We have contracted with a local construction company to have a new home built. It is under construction with a hopeful completion date of July 31. They just completed the drywall work and painting should commence tomorrow. We met with the project manager last week.

The upstairs consists of a finished room over the garage, a finished closet, an unfinished area we plumbing rough-ins for a future bathroom, and about 100 sq ft of unfinished attic area.

The stair landing on the first floor is in the living room. The flooring is a hardwood, which is already installed. The stairs are to be carpeted, but that has not been installed yet. The step height is 8 inches from the floor to the top of the first tread. Each subsequent step is also 8 inches. Virginia code calls for a maximum height of 8-1/4 inches and no more than 3/8" variance in step height in a flight of stairs. My concern is that the carpet and padding, when installed, are going to add more than 1/4" to the height of the first step and will also violate the 3/8" variance part of the code. The project manager doesn't seem to think this is going to be a problem, but I also get the feeling he's feeding me a line of crap on a lot of stuff, so I'm not sure he was really trying to understand my concern and if he'd even admit it if he did.

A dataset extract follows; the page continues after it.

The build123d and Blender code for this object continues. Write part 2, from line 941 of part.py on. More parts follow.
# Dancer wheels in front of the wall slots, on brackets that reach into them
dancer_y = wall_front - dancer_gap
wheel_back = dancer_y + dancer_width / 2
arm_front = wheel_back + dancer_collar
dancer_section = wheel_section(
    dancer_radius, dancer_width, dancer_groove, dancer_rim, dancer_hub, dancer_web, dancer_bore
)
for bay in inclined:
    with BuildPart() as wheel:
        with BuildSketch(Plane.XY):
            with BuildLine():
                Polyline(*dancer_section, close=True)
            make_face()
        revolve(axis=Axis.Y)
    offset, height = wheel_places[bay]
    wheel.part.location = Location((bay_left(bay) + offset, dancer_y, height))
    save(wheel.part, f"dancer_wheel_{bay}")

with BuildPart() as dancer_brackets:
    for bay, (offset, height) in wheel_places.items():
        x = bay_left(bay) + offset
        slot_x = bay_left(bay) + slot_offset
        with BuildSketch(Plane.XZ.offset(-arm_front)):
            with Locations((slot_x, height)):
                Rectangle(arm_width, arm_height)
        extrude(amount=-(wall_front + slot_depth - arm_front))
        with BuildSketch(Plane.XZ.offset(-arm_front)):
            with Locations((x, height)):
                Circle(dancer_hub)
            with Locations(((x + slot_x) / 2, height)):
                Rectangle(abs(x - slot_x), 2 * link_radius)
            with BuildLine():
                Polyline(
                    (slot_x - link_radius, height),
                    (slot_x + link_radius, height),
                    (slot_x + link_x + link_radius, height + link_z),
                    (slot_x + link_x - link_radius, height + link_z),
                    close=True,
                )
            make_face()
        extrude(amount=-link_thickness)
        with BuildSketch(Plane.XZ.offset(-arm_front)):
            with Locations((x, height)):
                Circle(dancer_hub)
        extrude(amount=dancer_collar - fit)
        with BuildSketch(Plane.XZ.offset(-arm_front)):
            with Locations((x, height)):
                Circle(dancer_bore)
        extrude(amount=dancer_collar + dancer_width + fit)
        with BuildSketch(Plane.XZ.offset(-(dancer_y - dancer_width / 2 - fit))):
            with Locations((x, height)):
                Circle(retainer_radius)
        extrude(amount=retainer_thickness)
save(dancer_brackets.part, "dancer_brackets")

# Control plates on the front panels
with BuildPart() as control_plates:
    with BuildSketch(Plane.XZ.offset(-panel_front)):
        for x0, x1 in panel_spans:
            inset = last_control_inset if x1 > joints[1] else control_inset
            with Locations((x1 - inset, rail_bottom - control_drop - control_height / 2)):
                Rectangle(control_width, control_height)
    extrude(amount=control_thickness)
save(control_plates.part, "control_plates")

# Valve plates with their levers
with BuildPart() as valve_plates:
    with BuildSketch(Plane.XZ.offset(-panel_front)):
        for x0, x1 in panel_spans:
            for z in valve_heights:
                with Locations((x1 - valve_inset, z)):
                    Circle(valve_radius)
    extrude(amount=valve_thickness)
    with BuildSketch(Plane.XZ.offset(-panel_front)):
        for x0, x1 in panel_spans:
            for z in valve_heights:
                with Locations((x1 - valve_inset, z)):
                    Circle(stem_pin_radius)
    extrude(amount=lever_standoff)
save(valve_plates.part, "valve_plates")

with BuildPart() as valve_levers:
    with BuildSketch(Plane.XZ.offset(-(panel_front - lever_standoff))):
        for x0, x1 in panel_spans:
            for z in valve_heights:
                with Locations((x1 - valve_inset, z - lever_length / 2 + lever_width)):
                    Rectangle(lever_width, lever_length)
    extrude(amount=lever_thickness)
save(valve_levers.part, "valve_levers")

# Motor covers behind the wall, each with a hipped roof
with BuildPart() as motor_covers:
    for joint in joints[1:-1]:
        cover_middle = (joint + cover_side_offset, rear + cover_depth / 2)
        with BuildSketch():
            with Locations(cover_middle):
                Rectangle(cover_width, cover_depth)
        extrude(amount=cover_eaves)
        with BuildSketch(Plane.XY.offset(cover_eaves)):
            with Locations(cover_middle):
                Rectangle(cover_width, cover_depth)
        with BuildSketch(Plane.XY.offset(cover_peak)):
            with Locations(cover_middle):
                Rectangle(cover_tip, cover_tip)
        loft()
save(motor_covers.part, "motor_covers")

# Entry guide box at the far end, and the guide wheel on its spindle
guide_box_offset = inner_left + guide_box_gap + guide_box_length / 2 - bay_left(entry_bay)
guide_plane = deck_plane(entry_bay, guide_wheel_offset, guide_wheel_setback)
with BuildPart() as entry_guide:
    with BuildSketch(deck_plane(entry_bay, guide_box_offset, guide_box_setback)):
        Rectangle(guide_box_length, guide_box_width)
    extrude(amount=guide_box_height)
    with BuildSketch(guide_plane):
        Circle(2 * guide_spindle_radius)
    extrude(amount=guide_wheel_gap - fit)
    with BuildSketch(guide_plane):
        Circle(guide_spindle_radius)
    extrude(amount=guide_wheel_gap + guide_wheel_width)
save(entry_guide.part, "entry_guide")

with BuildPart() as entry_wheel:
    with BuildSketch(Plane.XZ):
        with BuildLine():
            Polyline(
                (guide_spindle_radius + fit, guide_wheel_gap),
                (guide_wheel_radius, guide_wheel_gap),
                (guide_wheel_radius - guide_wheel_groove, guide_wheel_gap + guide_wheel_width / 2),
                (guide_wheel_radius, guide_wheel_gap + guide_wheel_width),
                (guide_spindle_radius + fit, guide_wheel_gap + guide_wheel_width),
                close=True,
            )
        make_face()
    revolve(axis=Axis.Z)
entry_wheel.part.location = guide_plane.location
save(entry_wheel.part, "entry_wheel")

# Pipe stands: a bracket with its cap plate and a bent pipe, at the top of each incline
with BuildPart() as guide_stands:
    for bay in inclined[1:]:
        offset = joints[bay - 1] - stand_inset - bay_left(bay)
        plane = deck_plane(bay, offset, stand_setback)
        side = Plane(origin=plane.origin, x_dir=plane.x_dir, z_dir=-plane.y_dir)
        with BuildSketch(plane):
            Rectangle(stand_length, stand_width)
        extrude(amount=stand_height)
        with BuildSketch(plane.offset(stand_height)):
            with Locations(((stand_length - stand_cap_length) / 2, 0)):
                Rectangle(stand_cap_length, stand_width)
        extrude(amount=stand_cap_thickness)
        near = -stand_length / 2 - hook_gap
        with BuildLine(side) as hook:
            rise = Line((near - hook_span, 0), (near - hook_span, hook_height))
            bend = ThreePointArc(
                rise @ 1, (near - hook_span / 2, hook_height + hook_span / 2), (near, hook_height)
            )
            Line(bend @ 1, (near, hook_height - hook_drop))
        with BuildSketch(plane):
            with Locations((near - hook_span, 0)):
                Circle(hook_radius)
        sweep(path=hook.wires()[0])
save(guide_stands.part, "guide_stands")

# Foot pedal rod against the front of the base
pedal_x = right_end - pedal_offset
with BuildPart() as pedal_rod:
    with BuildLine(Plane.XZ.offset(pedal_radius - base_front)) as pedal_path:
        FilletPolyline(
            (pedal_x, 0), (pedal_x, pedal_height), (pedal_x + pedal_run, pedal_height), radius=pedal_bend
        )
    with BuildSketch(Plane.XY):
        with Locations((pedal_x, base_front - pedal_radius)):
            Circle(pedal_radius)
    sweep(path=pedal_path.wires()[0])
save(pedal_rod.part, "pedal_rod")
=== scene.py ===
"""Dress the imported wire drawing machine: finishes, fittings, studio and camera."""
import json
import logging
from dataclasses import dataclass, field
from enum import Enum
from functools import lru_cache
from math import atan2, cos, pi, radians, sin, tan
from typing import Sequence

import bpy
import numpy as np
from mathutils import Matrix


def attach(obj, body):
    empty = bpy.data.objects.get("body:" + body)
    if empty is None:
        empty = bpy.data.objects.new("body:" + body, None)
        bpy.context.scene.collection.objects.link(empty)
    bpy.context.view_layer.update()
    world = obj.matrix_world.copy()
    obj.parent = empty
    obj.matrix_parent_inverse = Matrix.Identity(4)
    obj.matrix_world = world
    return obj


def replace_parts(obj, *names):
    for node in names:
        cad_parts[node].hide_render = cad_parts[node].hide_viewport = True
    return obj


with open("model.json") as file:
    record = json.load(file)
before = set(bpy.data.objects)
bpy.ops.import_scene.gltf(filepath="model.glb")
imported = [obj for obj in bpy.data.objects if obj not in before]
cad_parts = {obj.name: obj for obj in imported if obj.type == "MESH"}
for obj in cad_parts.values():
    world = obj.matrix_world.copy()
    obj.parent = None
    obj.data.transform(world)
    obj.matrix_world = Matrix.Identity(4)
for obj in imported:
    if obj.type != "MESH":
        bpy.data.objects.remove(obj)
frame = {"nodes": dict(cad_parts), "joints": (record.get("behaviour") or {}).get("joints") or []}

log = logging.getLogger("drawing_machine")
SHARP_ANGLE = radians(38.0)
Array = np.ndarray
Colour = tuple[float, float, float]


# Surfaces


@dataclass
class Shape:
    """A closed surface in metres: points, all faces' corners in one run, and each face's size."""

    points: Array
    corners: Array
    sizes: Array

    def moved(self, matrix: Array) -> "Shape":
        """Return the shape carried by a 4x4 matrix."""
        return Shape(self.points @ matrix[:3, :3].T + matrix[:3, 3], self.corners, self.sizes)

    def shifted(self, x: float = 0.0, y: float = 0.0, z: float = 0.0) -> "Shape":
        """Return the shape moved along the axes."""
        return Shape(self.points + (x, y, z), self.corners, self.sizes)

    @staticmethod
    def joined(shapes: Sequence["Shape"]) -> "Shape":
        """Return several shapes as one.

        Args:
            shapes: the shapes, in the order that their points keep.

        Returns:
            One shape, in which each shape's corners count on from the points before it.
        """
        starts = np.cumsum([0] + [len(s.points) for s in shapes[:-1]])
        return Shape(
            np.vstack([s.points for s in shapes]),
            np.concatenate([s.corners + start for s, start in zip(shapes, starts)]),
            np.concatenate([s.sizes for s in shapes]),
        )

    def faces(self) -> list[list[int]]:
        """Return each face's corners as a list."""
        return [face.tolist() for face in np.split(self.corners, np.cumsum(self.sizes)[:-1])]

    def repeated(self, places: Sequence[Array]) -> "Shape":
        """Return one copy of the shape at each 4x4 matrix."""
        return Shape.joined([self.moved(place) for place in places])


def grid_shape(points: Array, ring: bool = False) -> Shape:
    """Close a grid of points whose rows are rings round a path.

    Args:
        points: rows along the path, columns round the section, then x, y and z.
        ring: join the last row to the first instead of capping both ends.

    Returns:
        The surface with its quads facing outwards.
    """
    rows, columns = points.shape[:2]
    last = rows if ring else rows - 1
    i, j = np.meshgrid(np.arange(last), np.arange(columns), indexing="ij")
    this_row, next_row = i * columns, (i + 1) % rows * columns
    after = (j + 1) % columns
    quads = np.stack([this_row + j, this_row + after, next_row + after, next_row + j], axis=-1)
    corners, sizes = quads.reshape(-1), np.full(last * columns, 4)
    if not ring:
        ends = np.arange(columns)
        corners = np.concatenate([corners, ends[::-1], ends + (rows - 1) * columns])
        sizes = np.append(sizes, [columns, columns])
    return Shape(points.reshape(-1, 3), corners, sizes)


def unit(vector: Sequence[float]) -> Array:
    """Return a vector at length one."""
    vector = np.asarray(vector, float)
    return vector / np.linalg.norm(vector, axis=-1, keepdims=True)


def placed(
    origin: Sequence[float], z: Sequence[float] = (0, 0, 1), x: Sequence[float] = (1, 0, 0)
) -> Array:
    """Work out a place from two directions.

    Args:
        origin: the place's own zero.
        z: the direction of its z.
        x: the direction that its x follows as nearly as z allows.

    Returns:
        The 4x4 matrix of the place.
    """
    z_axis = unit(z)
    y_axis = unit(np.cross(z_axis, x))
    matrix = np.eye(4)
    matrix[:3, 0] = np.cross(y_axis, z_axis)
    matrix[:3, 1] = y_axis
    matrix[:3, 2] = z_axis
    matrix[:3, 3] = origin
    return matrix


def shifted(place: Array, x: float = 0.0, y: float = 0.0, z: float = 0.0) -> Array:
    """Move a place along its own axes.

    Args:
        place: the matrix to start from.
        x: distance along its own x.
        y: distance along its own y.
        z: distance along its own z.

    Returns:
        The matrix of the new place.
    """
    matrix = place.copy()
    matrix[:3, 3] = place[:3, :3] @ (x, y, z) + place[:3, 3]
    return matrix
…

So my reason for posting here is to ask if I should be concerned about this. Even if the county building inspector doesn't notice it or if he's willing to overlook it, it could still cause a problem later when we sell the house if the buyer's home inspector notices it.
Secondly, if you agree that I should be concerned about this, what recourse do I have? Should I make sure I'm there when the county building inspector comes out and point it out to him? I guess I'll know more after the actual carpet is installed and I can measure the final height.

Thanks for reading.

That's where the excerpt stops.